Obama administration takes step to reform Medicare payments

The Obama administration on Wednesday rolled out a regulation to shift Medicare payments to reward quality health outcomes and implement the “doc fix” legislation passed by Congress last year. 

{mosads}The doc fix legislation ended a system of a yearly scramble to avert cuts to doctors under Medicare and put in place a new system to make Medicare payments reward quality health outcomes for patients, as opposed to simply the number of tests and procedures provided. 

The proposed regulation issued Wednesday is a step toward implementing that new system. 

“The legislation Congress passed a little over a year ago was a milestone in our efforts to advance a health care system that rewards better care, smarter spending, and healthier people,” Health and Human Services (HHS) Secretary Sylvia Burwell. “We have more work to do, but we are committed to implementing this important legislation and creating a health care system that works better for doctors, patients, and taxpayers alike.”

The rule announced Wednesday gives doctors a choice of two paths, both of which seek to pay them in part based on how well they treat patients. 

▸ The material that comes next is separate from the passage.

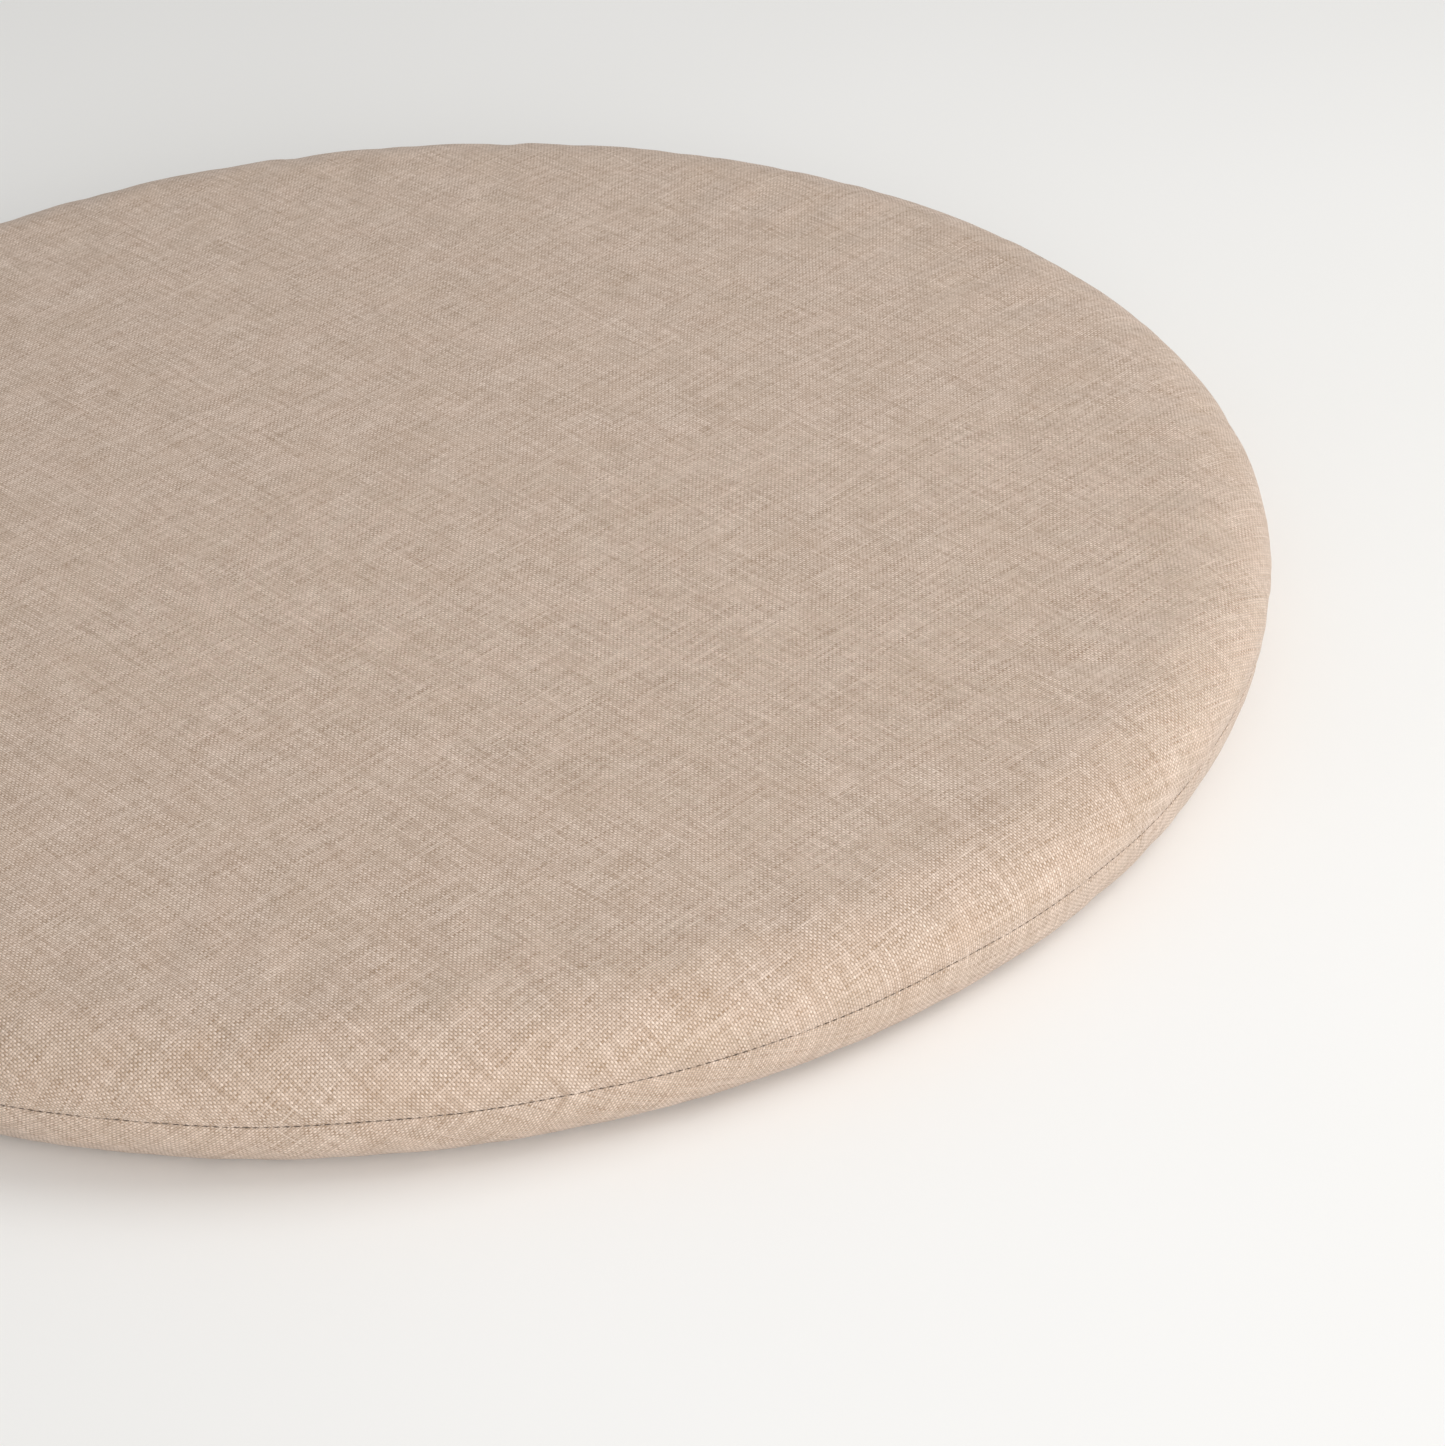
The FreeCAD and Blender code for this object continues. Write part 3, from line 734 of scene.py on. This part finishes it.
def linen(name):
    """Plain weave of melange yarns: crossing threads, slubs along them, and soft patches of tone."""
    s = Shader(name, 0.88, Sheen_Weight=0.2, Sheen_Roughness=0.5, Specular_IOR_Level=0.3)
    place = s.attribute("cloth_place", "Vector")
    x, y, _ = s.split(place)
    wander = s.spread(s.noise(place, 14.0, 1.0), 0.0, 1.0, -WANDER, WANDER)
    across, up = math.cos(WEAVE_TURN) / THREAD_PITCH, math.sin(WEAVE_TURN) / THREAD_PITCH
    warp = s.maths("ADD", s.maths("MULTIPLY", x, across), s.maths("MULTIPLY", y, up))
    weft = s.maths("SUBTRACT", s.maths("MULTIPLY", y, across), s.maths("MULTIPLY", x, up))
    warp = s.maths("ADD", warp, wander)
    weft = s.maths("SUBTRACT", weft, wander)
    warp_sine = s.maths("SINE", s.maths("MULTIPLY", warp, math.pi))
    weft_sine = s.maths("SINE", s.maths("MULTIPLY", weft, math.pi))

    def thread_height(sine, other_sine, crimp):
        """Height of one set of threads: round across, and rising and diving along its length."""
        rounding = s.maths("POWER", s.maths("ABSOLUTE", sine), 0.7)
        waving = s.maths("MULTIPLY", s.maths("SIGN", sine), other_sine)
        return s.maths("MULTIPLY_ADD", waving, crimp, rounding)

    warp_height = thread_height(warp_sine, weft_sine, CRIMP)
    weft_height = thread_height(weft_sine, warp_sine, -CRIMP)
    warp_on_top = s.maths("GREATER_THAN", warp_height, weft_height)
    height = s.maths("DIVIDE", s.maths("MAXIMUM", warp_height, weft_height), 1 + CRIMP)

    weft_number = s.maths("ADD", s.maths("FLOOR", weft), SECOND_SET)
    number = s.between(warp_on_top, weft_number, s.maths("FLOOR", warp))
    along = s.between(warp_on_top, warp, weft)
    beside = s.between(warp_on_top, weft, warp)
    slub = s.noise(s.vector(s.maths("MULTIPLY", number, 7.31), s.maths("MULTIPLY", along, 0.035)), 1.0)
    mottle = s.noise(s.vector(s.maths("MULTIPLY", number, 3.17), s.maths("MULTIPLY", along, 0.30), 4.0), 1.0)
    fibre = s.noise(s.vector(s.maths("MULTIPLY", beside, 9.0), s.maths("MULTIPLY", along, 1.1), 8.0), 1.0)
    tone = s.maths("ADD", s.maths("MULTIPLY", slub, 0.45), s.maths("MULTIPLY", mottle, 0.35))
    tone = s.maths("MULTIPLY_ADD", fibre, 0.20, tone)
    tone = s.maths("ADD", s.spread(tone, 0.30, 0.70), s.between(warp_on_top, -WARP_LIFT, WARP_LIFT))

    def streaks(side, length, seed):
        """Runs of two or three neighbouring threads that are a little lighter or darker."""
        where = s.vector(s.maths("MULTIPLY", side, 0.42), s.maths("MULTIPLY", length, 0.045), seed)
        return s.spread(s.noise(where, 1.0), 0.3, 0.7, -STREAK, STREAK)

    tone = s.maths("ADD", tone, s.maths("ADD", streaks(warp, weft, 20.0), streaks(weft, warp, 30.0)))

    base = s.blend(tone, YARN_DARK, YARN_LIGHT)
    rosy = s.spread(s.noise(place, 60.0, 3.0, 0.6), 0.38, 0.66, 0.0, ROSE_SHARE)
    base = s.blend(rosy, base, YARN_ROSE)
    elsewhere = s.add("ShaderNodeVectorMath", 0, {0: place, 1: (3.0, 1.0, 0.0)})
    tanned = s.spread(s.noise(elsewhere, 34.0, 3.0), 0.42, 0.66, 0.0, TAN_SHARE)
    base = s.blend(tanned, base, YARN_TAN)
    # Painted shade: the gaps between the threads are darkened in the colour, following the threads' height.
    gap_painted_shade = s.spread(height, 0.15, 0.9, GAP_PAINTED_SHADE, 1.0)
    # Painted shade: the colour is darkened in the crease along the seam and over the turned-in lips.
    crease_and_painted_shade = s.spread(s.attribute("crease_and_painted_shade", "Fac"), 0.0, 1.0, 1.0, CREASE_PAINTED_SHADE)
    shade = s.maths("MULTIPLY", gap_painted_shade, crease_and_painted_shade)
    base = s.blend(1.0, base, s.vector(shade, shade, shade), "MULTIPLY")
    relief = s.maths("MULTIPLY", height, s.spread(slub, 0.3, 0.7, 0.75, 1.15))
    return s.finish(base, relief, YARN_HEIGHT, 0.9)


def sewing_thread(name, tint):
    """Two-ply thread with a soft shine."""
    s = Shader(name, 0.6, Sheen_Weight=0.3, Specular_IOR_Level=0.4)
    twist = s.add("ShaderNodeTexWave", 1, {"Vector": s.place(), "Scale": 900.0, "Distortion": 1.5})
    fibre = s.noise(s.place(), 2500.0, 2.0)
    base = s.blend(s.spread(fibre, 0.3, 0.7), tint, tuple(0.82 * part for part in tint[:3]) + (1.0,))
    return s.finish(base, twist, 0.1 * MM, 0.6)


def round_the_rim(s):
    """Distance round the rim, and height, of a point on a piece that follows it."""
    x, y, z = s.split(s.place())
    return s.maths("MULTIPLY", s.maths("ARCTAN2", y, x), RADIUS), z


def woven_tape(name):
    """Close ribs across a narrow tape, in the herringbone of zip tapes."""
    s = Shader(name, 0.8, Sheen_Weight=0.2)
    along, height = round_the_rim(s)
    slant = s.maths("PINGPONG", height, 1.2 * MM)
    rib = s.maths("SINE", s.maths("MULTIPLY", s.maths("ADD", along, slant), TAU / (0.7 * MM)))
    base = s.blend(s.spread(rib, -1.0, 1.0), colour(176, 152, 130), colour(203, 183, 163))
    return s.finish(base, rib, 0.15 * MM, 0.7)


def nylon(name):
    """Smooth, slightly cloudy nylon."""
    s = Shader(name, 0.38, Specular_IOR_Level=0.5, Coat_Weight=0.1)
    cloudy = s.noise(s.place(), 700.0, 2.0)
    base = s.blend(s.spread(cloudy, 0.3, 0.7), colour(188, 166, 143), colour(205, 185, 163))
    return s.finish(base, s.noise(s.place(), 3000.0, 1.0), 0.03 * MM, 0.3)


def nickel(name):
    """Tumbled nickel plate, its edges worn round."""
    s = Shader(name, 0.28, Metallic=1.0)
    grain = s.noise(s.place(), 420.0, 3.0)
    roughness = s.spread(grain, 0.3, 0.7, 0.24, 0.36)
    base = s.blend(s.spread(grain, 0.35, 0.75), colour(150, 146, 140), colour(172, 168, 161))
    worn = s.add("ShaderNodeBevel", 0, {"Radius": 0.22 * MM}, samples=6)
    s.feed(s.surface.inputs["Normal"], worn)
    return s.finish(base, roughness=roughness)


def satin_label(name):
    """Fine ribs across a pale satin ribbon."""
    s = Shader(name, 0.45, Sheen_Weight=0.3)
    along, height = round_the_rim(s)
    rib = s.maths("SINE", s.maths("MULTIPLY", along, TAU / (0.35 * MM)))
    base = s.blend(s.spread(rib, -1.0, 1.0), colour(208, 202, 190), colour(226, 221, 211))
    return s.finish(base, rib, 0.05 * MM, 0.5)


def bonded_liner(name):
    """White non-woven, with the small dimples that bond its fibres."""
    s = Shader(name, 0.8)
    cells = s.add("ShaderNodeTexVoronoi", "Distance", {"Vector": s.place(), "Scale": 600.0}, feature="F1")
    fibres = s.noise(s.place(), 900.0, 4.0, 0.7)
    base = s.blend(s.spread(fibres, 0.3, 0.7), colour(226, 223, 215), colour(243, 241, 236))
    return s.finish(base, cells, 0.15 * MM, 0.6)


def wadding(name):
    """Fluffy polyester fibres."""
    s = Shader(name, 0.95, Sheen_Weight=0.5)
    fibres = s.noise(s.place(), 400.0, 6.0, 0.75)
    base = s.blend(s.spread(fibres, 0.3, 0.7), colour(228, 228, 226), colour(246, 246, 245))
    return s.finish(base, fibres, 0.8 * MM, 0.9)


def open_foam(name):
    """Cream foam with open cells."""
    s = Shader(name, 0.9)
    inputs = {"Vector": s.place(), "Scale": 650.0}
    cells = s.add("ShaderNodeTexVoronoi", "Distance", inputs, feature="DISTANCE_TO_EDGE")
    base = s.blend(s.spread(cells, 0.0, 0.4), colour(244, 235, 206), colour(222, 209, 174))
    return s.finish(base, cells, 0.5 * MM, 0.8)


def floor_finish(name):
    """Pale matt floor with the faintest mottling."""
    s = Shader(name, 0.75, Specular_IOR_Level=0.2)
    cloud = s.noise(s.place(), 1.3, 3.0)
    base = s.blend(s.spread(cloud, 0.3, 0.7), colour(236, 235, 232), colour(241, 240, 238))
    return s.finish(base)


def finish_with(obj, material):
    """Gives a made piece or a CAD node's own slots the material."""
    if not obj.data.materials:
        obj.data.materials.append(material)
    for index in range(len(obj.material_slots)):
        obj.material_slots[index].material = material


# ---------------------------------------------------------------- building

swell = Swell(*swollen_cover())

cover_cloth = linen("cover_linen")
thread = sewing_thread("beige_thread", colour(182, 155, 130))

coil = nylon("nylon_coil")
tape = woven_tape("zip_tape_weave")
metal = nickel("zip_nickel")
liner = bonded_liner("liner_bonded")
fluff = wadding("wadding_fluff")

cover_top = panel("cover_top", TOP, swell)
cover_bottom = panel("cover_bottom", BOTTOM, swell)
made = [
    (cover_top, cover_cloth, "cover_fabric", "cover_top_panel"),
    (cover_bottom, cover_cloth, "cover_fabric", "cover_bottom_panel"),
    (seam_stitches(), thread, "sewing_thread", "side_seam_thread"),
    (topstitches("zip_topstitching_upper", TOP), thread, "sewing_thread", "zip_topstitch_upper"),
    (topstitches("zip_topstitching_lower", BOTTOM), thread, "sewing_thread", "zip_topstitch_lower"),
    (zip_row("zip_teeth_upper", "zip_coil_upper", 1), coil, "zip_nylon", "zip_coil_upper"),
    (zip_row("zip_teeth_lower", "zip_coil_lower", -1), coil, "zip_nylon", "zip_coil_lower"),
    (end_tack("zip_tack_right", "zip_end_tack_right"), thread, "sewing_thread", "zip_end_tack_right"),
    (end_tack("zip_tack_left", "zip_end_tack_left"), thread, "sewing_thread", "zip_end_tack_left"),
]
for obj, material, slot, node in made:
    finish_with(obj, material)
    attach(obj, "pad")
    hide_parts(node)

cad_finishes = {
    "zip_tape_upper": tape,
    "zip_tape_lower": tape,
    "zip_slider": metal,
    "zip_pull_tab": metal,
    "care_label": satin_label("label_satin_weave"),
    "liner_top": liner,
    "liner_bottom": liner,
    "liner_seam_thread": thread,
    "wadding_top": fluff,
    "wadding_bottom": fluff,
    "foam_core": open_foam("foam_cells"),
}
for node, material in cad_finishes.items():
    finish_with(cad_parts[node], material)


# ---------------------------------------------------------------- floor, light and camera

LIGHT_SPREAD = math.radians(90)
ROOM_LIGHT = 0.55
FLOOR_HALF = 6.0
FLOOR_GAP = 0.4 * MM                # the floor lies this much under the pad


def floor():
    """A plain floor, which isn't part of the pad."""
    corners = [(FLOOR_HALF * x, FLOOR_HALF * y, 0) for x, y in ((-1, -1), (1, -1), (1, 1), (-1, 1))]
    made = mesh_object("studio_floor", corners, [(0, 1, 2, 3)])
    made.location.z = -FLOOR_GAP
    finish_with(made, floor_finish("floor_pale"))


def soft_box(name, place, size, power):
    """A rectangular light that faces the pad."""
    light = bpy.data.lights.new(name, "AREA")
    light.shape = "RECTANGLE"
    light.size, light.size_y = size
    light.energy = power
    light.spread = LIGHT_SPREAD
    made = bpy.data.objects.new(name, light)
    made.location = place
    made.rotation_euler = Vector(place).to_track_quat("Z", "Y").to_euler()
    bpy.context.scene.collection.objects.link(made)


def studio_light():
    """Soft light from the front and the right, and an even pale room."""
    soft_box("key", place=(0.9, -2.2, 0.85), size=(1.6, 1.2), power=9.4)
    soft_box("side", place=(1.5, 0.0, 1.3), size=(1.2, 1.2), power=5.0)
    world = bpy.data.worlds.new("studio")
    world.use_nodes = True
    background = world.node_tree.nodes["Background"]
    background.inputs["Color"].default_value = (1.0, 1.0, 1.0, 1.0)
    background.inputs["Strength"].default_value = ROOM_LIGHT
    bpy.context.scene.world = world
    bpy.context.scene.view_settings.view_transform = "Standard"


SENSOR = 36.0
FOCAL_LENGTH = 3.112                # in heights of the picture
CAMERA_PLACE = Vector((0.3715, -4.3731, 2.7513))    # in radii of the pad
CAMERA_PITCH = 0.5872               # down from level
CAMERA_ROLL = 0.0648
NEAREST = 0.05


def camera():
    """Looks down on the front of the pad from a little to its right, as the picture does."""
    data = bpy.data.cameras.new("camera")
    data.sensor_width = SENSOR
    data.lens = FOCAL_LENGTH * SENSOR
    data.clip_start = NEAREST
    made = bpy.data.objects.new("camera", data)
    made.location = CAMERA_PLACE * RADIUS
    looking = Matrix.Rotation(math.pi / 2 - CAMERA_PITCH, 3, "X") @ Matrix.Rotation(-CAMERA_ROLL, 3, "Z")
    made.rotation_euler = looking.to_euler()
    bpy.context.scene.collection.objects.link(made)
    bpy.context.scene.camera = made


floor()
studio_light()
camera()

The first path, called the Merit-Based Incentive Payment System (MIPS), would increase or decrease payments up to 4 percent in the first year based on how well doctors meet benchmarks on quality, use of electronic health records and cost. 

The second path, known as advanced alternative payment models, would go even further in shifting toward rewarding quality.

It uses paths that have already put in motion by the Affordable Care Act, such as Accountable Care Organizations, where groups of doctors come together to share in Medicare’s savings if they reduce costs and meet quality goals. 

The rule is part of the administration’s larger effort to shift payment towards quality over quantity. It reached the goal of tying 30 percent of payments to quality this year.  

Officials said they will be listening to a wide variety of additional input before finalizing the rules. 

HHS released a whiteboard video to help explain the new system on Wednesday. 

“Instead of payments that encourage assembly-line style of care, this program helps doctors focus on quality and the one thing that matters most — whether patients are getting healthier,” the video states. 

Animated figures help act out the concepts. 

“These kind of smarter payments give doctors more freedom to practice medicine the best way they know how,” the video adds. “And they take people off the assembly line and put them in the center of their care. It’s a key part of our strategy to make our health care system work better for everyone.”